Bennetts reached Britain working as a kitchen porter on a cruise ship. His dream of living the Bohemian life in Paris would never to be realised, but soon after a first London show in a pub in Hampstead he hitch-hiked around Western Europe "drawing everything I laid my eyes on, arriving back in London gaunt and penniless". With the pictures he had painted he had a show at Walker's Galleries, Bond Street, in 1959, with another in 1960.

He met the owner of a factory in the Old Kent Road, who let him live in a studio above it rent-free in return for keeping an eye on the place. After 18 months there, he began to establish himself as a professional artist. He married in 1962, and at first the Bennettses lived at Totteridge. A local pig farm, neighbours' homes and a series of autumnal landscapes provided subjects. Later he settled in Muswell Hill, north London inspired by nearby markets, railway stations and even rubbish tips.
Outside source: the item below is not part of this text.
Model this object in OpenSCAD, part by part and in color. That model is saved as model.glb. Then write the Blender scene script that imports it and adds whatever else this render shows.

Joining the Chelsea Arts Club and the Hampstead Artists' Council, he exhibited in mixed shows at such venues as the Mall Galleries, Whitechapel Art Gallery and the Royal Academy Summer Exhibition and with the Contemporary Art Society. The Hesketh Hubbard Art Society awarded him a first prize. In 1964, he initiated the first show of New Zealand artists in London, 26 of them showing at the Qantas Airways Gallery, in Piccadilly.
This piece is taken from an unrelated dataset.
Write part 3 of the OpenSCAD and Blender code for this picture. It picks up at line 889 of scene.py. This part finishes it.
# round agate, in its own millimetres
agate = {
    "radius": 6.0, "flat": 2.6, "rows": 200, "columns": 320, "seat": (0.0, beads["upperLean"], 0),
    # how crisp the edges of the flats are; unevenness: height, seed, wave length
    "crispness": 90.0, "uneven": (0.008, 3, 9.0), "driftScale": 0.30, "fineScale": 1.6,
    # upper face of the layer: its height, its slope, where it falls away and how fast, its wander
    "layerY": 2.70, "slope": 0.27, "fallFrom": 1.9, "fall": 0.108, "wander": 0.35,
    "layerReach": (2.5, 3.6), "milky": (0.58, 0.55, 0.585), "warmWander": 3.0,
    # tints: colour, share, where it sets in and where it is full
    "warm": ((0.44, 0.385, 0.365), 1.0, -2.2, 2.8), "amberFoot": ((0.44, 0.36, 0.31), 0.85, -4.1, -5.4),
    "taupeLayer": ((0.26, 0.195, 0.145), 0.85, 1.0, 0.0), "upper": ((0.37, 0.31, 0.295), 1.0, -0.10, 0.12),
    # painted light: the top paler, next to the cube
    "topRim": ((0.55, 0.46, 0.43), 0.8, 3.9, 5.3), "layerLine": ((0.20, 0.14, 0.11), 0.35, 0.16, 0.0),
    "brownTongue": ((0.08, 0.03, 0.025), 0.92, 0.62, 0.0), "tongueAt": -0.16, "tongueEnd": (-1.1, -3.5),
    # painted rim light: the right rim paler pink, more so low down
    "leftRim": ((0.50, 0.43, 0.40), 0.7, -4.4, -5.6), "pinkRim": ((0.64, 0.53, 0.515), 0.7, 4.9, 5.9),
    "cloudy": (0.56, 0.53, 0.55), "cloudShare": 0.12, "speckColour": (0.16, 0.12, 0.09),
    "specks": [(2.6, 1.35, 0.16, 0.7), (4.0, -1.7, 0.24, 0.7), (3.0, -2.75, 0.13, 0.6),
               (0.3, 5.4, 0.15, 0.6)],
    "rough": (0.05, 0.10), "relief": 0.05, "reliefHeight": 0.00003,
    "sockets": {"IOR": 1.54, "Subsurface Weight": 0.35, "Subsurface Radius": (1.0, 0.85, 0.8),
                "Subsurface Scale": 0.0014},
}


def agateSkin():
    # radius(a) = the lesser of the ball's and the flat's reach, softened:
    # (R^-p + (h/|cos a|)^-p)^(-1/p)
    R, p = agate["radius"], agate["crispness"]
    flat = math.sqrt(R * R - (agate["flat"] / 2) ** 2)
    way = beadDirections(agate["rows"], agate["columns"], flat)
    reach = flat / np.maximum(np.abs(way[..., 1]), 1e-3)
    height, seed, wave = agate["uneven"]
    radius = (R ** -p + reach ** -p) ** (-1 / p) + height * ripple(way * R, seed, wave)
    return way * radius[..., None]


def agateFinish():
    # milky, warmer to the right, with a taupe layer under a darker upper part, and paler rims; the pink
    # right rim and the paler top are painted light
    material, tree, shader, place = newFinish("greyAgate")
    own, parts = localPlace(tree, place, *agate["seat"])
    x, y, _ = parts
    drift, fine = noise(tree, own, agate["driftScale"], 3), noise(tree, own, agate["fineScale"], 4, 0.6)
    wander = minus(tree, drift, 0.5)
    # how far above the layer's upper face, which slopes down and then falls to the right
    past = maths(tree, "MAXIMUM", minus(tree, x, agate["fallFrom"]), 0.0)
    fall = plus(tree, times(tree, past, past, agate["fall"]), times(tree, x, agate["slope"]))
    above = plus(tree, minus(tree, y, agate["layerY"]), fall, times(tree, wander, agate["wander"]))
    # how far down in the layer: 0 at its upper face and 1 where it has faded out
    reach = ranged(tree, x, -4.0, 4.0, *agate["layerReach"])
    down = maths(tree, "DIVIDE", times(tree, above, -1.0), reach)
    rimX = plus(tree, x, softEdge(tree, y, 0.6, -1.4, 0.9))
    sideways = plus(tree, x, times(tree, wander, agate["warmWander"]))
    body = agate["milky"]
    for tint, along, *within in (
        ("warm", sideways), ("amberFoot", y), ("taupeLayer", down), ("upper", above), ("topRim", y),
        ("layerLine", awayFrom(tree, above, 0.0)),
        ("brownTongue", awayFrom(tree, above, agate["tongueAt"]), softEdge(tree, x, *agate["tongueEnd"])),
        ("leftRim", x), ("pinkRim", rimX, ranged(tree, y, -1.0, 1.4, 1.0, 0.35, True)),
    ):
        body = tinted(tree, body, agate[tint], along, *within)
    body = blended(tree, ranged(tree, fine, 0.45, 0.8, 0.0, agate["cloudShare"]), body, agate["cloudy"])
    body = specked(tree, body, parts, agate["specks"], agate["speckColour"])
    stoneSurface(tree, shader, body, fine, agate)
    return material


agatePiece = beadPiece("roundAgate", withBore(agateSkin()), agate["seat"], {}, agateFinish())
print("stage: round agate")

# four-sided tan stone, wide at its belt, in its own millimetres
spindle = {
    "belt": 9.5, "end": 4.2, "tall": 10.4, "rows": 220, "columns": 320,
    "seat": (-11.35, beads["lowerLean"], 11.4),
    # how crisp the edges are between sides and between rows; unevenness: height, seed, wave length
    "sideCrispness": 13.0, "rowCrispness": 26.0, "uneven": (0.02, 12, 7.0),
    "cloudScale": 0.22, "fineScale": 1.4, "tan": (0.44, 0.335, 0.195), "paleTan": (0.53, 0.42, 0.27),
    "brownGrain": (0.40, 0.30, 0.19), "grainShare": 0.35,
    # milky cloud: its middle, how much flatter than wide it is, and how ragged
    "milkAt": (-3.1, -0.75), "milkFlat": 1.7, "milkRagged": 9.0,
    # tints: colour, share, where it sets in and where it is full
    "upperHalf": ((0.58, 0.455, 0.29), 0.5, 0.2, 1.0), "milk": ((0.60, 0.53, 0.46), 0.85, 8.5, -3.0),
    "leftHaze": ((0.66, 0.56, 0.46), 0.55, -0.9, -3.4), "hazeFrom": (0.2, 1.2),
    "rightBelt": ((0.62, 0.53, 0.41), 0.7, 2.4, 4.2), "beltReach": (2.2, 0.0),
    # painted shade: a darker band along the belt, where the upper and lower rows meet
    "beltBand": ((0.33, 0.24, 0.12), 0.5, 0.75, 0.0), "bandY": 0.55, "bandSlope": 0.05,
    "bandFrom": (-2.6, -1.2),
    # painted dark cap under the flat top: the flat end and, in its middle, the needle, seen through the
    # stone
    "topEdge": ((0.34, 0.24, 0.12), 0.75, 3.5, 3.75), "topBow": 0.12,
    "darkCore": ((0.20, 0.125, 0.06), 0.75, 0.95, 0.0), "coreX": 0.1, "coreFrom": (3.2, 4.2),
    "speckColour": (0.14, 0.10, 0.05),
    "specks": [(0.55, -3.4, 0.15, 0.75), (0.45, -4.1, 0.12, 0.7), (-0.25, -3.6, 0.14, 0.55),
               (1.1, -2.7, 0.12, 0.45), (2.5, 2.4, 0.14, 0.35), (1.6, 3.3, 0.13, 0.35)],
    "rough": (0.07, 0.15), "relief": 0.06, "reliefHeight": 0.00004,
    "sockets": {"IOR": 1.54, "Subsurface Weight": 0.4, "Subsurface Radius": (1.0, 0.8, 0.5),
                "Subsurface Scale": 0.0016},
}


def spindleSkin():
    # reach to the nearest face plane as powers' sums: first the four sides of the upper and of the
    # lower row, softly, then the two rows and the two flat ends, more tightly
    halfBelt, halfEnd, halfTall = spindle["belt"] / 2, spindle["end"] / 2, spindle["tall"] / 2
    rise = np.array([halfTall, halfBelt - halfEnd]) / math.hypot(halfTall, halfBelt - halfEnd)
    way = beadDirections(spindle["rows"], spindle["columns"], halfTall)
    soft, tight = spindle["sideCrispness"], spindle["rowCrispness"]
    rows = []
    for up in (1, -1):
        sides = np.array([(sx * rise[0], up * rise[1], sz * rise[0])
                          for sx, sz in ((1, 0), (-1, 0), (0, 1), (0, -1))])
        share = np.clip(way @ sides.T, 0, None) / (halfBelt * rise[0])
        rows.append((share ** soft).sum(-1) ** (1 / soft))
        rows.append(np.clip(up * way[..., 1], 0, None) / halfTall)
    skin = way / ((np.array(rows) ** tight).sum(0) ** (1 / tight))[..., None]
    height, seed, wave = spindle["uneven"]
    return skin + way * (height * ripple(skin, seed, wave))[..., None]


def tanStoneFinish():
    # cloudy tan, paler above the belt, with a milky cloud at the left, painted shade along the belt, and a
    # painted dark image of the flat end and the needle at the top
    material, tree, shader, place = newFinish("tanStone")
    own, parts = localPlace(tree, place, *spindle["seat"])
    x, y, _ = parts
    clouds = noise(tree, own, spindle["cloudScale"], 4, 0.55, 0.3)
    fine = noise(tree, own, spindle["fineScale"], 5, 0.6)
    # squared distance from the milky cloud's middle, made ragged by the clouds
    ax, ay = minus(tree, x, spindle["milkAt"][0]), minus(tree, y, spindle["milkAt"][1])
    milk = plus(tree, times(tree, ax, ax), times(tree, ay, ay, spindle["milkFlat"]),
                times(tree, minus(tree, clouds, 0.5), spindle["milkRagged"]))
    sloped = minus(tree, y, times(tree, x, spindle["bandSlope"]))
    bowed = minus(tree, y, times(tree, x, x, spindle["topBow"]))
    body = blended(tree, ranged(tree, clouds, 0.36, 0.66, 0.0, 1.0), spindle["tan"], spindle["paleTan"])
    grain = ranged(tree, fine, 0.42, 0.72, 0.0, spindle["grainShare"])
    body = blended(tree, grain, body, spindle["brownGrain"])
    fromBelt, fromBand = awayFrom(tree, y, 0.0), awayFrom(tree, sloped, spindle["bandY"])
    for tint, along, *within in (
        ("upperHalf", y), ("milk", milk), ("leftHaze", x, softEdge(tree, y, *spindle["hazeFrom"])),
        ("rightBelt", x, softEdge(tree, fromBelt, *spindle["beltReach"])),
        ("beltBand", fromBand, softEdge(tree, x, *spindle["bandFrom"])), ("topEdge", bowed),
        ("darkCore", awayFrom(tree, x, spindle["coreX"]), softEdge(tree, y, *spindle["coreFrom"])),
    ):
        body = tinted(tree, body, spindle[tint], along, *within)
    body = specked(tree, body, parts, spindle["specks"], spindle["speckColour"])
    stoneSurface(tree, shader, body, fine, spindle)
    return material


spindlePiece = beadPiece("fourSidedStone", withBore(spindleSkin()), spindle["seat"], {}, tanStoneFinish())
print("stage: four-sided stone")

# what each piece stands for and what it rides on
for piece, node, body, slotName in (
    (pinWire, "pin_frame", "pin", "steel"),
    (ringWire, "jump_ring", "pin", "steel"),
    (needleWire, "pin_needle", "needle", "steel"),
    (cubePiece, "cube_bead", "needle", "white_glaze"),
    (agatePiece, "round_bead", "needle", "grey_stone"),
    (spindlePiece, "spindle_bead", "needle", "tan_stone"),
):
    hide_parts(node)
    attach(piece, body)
Bennetts continued to travel widely. When he had a solo exhibition at New Zealand House in 1976 the more than 60 oils included impressions of France, Wales, Devon, London and the River Thames. He was one of the first to realise that the Thames docklands were set for a big makeover. "He was on a mission to record what was there before it changed forever," says his former wife Olivia Bennetts. It was appropriate that in 1997 he became a member of the Wapping Group of Artists, devoted to the river.

For a time Bennetts was a night-time Post Office telephones supervisor, enabling him to paint during the day. He also taught at Hendon College, 1968-92, Barnet College, 1977-82, and at the Working Men's College, 1995-96.
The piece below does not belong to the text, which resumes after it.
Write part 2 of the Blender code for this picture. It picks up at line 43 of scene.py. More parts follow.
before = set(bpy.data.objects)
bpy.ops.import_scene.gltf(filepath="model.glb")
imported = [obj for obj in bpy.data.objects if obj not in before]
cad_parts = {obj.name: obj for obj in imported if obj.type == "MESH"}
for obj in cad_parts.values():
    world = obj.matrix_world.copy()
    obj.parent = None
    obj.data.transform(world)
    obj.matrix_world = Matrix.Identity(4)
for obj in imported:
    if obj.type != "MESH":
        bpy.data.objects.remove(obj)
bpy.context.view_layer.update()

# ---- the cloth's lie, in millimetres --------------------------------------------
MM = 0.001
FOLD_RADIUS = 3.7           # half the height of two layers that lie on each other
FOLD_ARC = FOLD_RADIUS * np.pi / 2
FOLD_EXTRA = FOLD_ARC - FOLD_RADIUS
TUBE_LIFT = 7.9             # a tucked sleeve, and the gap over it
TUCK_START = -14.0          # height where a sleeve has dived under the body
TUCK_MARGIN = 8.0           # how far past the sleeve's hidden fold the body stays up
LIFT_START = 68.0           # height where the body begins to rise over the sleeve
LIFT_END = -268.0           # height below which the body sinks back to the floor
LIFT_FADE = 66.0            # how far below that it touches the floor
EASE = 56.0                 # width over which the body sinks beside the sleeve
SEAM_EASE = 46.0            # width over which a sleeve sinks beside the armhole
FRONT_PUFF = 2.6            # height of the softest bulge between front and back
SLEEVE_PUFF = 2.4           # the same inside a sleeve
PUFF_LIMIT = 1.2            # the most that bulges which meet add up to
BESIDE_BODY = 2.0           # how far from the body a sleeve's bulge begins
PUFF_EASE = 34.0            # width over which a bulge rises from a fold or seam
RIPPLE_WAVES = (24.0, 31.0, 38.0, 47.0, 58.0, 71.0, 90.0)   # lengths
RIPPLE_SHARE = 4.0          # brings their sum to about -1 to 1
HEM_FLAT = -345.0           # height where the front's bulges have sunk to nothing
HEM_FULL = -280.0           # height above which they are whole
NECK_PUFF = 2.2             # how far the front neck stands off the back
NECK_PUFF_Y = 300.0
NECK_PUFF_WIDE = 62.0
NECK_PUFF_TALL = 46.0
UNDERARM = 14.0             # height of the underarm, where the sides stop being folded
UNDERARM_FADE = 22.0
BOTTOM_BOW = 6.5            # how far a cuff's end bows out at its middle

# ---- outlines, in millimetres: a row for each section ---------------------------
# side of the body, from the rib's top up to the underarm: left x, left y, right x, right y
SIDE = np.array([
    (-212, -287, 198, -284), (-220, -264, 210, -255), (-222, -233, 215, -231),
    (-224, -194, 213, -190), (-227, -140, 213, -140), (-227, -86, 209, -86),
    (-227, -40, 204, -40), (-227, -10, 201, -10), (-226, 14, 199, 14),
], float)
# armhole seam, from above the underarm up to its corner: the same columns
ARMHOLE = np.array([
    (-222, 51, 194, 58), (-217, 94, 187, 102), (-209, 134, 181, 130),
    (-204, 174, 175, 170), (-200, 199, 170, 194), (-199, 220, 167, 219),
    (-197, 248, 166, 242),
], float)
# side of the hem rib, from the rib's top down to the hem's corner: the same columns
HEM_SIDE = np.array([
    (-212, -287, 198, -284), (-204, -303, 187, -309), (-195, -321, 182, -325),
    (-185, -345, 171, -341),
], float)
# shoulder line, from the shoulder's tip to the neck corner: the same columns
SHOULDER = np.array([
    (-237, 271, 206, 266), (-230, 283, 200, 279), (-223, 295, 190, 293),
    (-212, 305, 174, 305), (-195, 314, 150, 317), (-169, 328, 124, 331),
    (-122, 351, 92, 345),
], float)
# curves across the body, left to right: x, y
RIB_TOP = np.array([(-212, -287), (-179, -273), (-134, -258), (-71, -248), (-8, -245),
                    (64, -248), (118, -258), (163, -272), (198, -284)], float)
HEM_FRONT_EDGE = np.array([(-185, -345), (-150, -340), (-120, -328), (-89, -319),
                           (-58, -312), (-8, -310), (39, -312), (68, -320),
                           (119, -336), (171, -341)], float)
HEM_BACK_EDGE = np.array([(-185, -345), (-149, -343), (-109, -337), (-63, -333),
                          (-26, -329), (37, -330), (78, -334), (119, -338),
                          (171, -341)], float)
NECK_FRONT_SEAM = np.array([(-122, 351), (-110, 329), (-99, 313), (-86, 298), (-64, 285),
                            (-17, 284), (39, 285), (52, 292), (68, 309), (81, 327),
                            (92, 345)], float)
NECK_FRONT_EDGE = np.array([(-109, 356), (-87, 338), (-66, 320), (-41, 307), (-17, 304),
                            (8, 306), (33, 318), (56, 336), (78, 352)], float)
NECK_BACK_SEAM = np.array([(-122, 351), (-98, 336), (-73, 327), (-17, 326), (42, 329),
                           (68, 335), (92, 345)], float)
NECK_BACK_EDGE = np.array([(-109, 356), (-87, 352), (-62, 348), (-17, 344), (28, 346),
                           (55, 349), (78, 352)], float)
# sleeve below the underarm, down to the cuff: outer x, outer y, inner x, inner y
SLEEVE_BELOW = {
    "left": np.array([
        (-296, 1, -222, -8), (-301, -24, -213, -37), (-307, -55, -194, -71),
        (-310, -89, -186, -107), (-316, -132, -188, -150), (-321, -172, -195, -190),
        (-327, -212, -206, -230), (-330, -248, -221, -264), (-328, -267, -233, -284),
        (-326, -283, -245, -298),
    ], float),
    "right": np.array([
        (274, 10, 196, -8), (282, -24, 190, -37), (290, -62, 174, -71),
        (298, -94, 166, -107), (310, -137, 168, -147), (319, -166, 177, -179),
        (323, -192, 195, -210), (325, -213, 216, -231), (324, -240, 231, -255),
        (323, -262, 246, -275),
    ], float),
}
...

"Leonard was a driven artist, never satisfied, always pushing his work on," says Olivia. This prompted him to enrol for further part- and full-time study at Sir John Cass College, 1975-82, taught by that fine draughtsman and etcher Paul Drury, also learning for a year, 1984-85, with the visionary painter Cecil Collins.

Although now middle-aged, Bennetts found being a student again invaluable. Sir John Cass steered him towards portrait and figure painting, which formed the bulk of his 1979 New Zealand High Commission show.

Bennetts, this time as Ken Bennetts, was included in the important 1983 Hayward Gallery touring exhibition "Landscape in Britain 1850-1950". He still had a hankering to see the rugged, landscape of New Zealand again, but it was 1987, after almost 40 years, before he returned, the first of several trips. The Timaru Herald commented that he was "a bit of a picture himself, in straw hat, striking crimson shirt, shorts and iridescent green socks".

He took the opportunity to paint the landscape and buildings of Temuka, where he once went to school, as in London docklands capturing views before they disappeared. Writing a year ago at the time of his last major show, at New Zealand House, Bennetts described himself as "the original retrogressionist (the way forwards is backwards)".